16. Suspension; Termination; Removal

PRMT may suspend, restrict, or terminate access to the Service and may remove, suppress, modify, or reissue any Report at any time, with or without notice, including to prevent abuse, comply with law, mitigate risk, correct errors, or improve the Service.

17. Changes

PRMT may update these Terms at any time by posting an updated version on the Site. Continued use after the effective date of updated Terms constitutes acceptance.

18. Governing Law; Dispute Resolution; Venue

These Terms are governed by the laws of the State of New York, excluding conflict of laws principles. Any dispute arising out of or relating to the Service, Reports, or these Terms must be brought exclusively in the state or federal courts located in New York County, New York, and you consent to personal jurisdiction and venue there.

19. Contact

Questions or notices: [email protected]

Mailing address: Promethean IT, LTD, 426 West Broadway, 6D, New York, NY 10012

5. Dispute or Request Suppression of a Domain Report

If you are the owner/operator (or an authorized agent) of a domain and you believe a Report is inaccurate, unlawfully published, or was requested without authorization, you may submit a dispute or suppression request to [email protected].

Please include:

  1. Domain name

  2. The Report URL or identifying details (e.g., screenshot + timestamp)

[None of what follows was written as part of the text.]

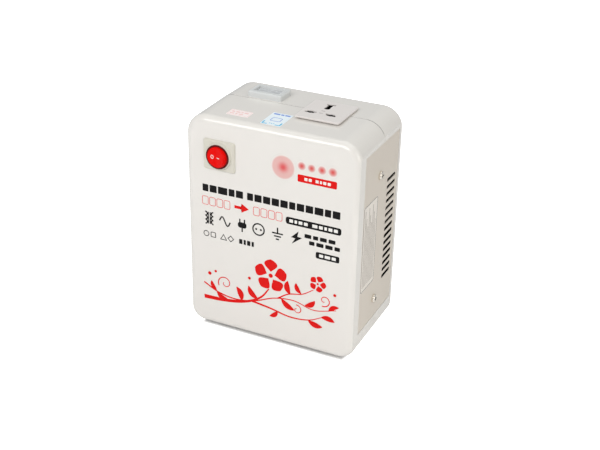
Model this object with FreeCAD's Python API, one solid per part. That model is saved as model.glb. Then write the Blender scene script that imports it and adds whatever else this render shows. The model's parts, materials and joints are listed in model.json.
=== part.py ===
import FreeCAD, Part
import math
import os

# A portable step-down voltage transformer: two moulded covers meet at mid-depth round a
# steel frame that carries a toroidal transformer, with a rocker switch in front and a
# multi-standard socket and a small voltmeter on top. Millimetres, X to the right, Y to the
# rear, Z up, with the origin under the middle of the body on the surface it stands on.

# Case
BODY_W = 183.0            # over the flat sides
BODY_D = 113.0
BODY_H = 234.0
SIDE_CROWN = 1.2          # how far the rounded outline would pass the flat sides
CORNER_R = 21.6
LOW_CORNER_R = 15.7
EDGE_R = 7.5
TOP_FALL = 1.7            # of the top, from the seam down to the front
WALL = 2.8
SIDE_WALL = 3.0
SEAM_Y = 5.5
SEAM_GAP = 0.1
SEAM_GROOVE_W = 0.6       # open to the outside
SEAM_GROOVE_DEPTH = 0.4
FOOT_H = 4.0
FOOT_R = 8.0
FOOT_STEM_R = 2.6
FOOT_BARB_R = 3.4
FOOT_BARB_H = 1.6
FOOT_EDGE = 0.6
FOOT_INSET_X = 33.0       # from the case's flat sides
FOOT_INSET_Y = 20.5

# Side panels and their slots
PANEL_T = 1.0
PANEL_SUNK = 0.25
PANEL_FRONT = 16.5        # from the case's front
PANEL_REAR = 9.5          # from its rear
PANEL_LOW = 23.0          # from its base
PANEL_HIGH = 20.0         # under its top
PANEL_GAP = 0.3
PANEL_LEDGE = 5.0
PANEL_CORNER_R = 1.0
SLOT_COUNT = 15
SLOT_PITCH = 7.76
SLOT_L = 22.0
SLOT_H = 3.9
SLOT_INSET_Y = 16.5       # middle of the slots, from the panel's rear edge
SLOT_DROP = 4.5           # middle of the column of slots, under the panel's
SIDE_SCREW_INSET_Y = 12.5  # behind the upright's face
SIDE_SCREW_INSET_Z = (22.4, 31.6)   # from the panel's lower and upper ends
LABEL_T = 0.15
LABEL_W = 34.5
LABEL_H = 94.0
LABEL_INSET_Y = 18.7      # its middle from the panel's front edge
LABEL_DROP = 3.1          # its middle under the panel's
LABEL_CORNER_R = 2.0

# Screws, as (thread radius, head radius, head height)
M4 = (2.0, 4.2, 2.3)
M3 = (1.5, 2.9, 1.9)
SIDE_SCREW = (2.0, 4.5, 3.0)
HOLE_GAP = 0.25
TAP_GAP = 0.02
SIDE_SCREW_L = 8.0
COVER_SCREW_L = 32.0
COVER_HEAD_Y = 22.0
BOSS_R = 5.6
BOSS_INSET_X = 18.0
BOSS_INSET_Z = 17.0
BOSS_ROOT = 0.5             # how far a boss runs into its wall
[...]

  3. Your role and proof of authority (PRMT may request DNS TXT verification, an email from an administrative mailbox at the domain, or other reasonable evidence)

  4. The specific correction/suppression requested and the basis for the request

PRMT may request additional verification before acting. PRMT may retain limited records for security, audit, abuse prevention, and legal compliance.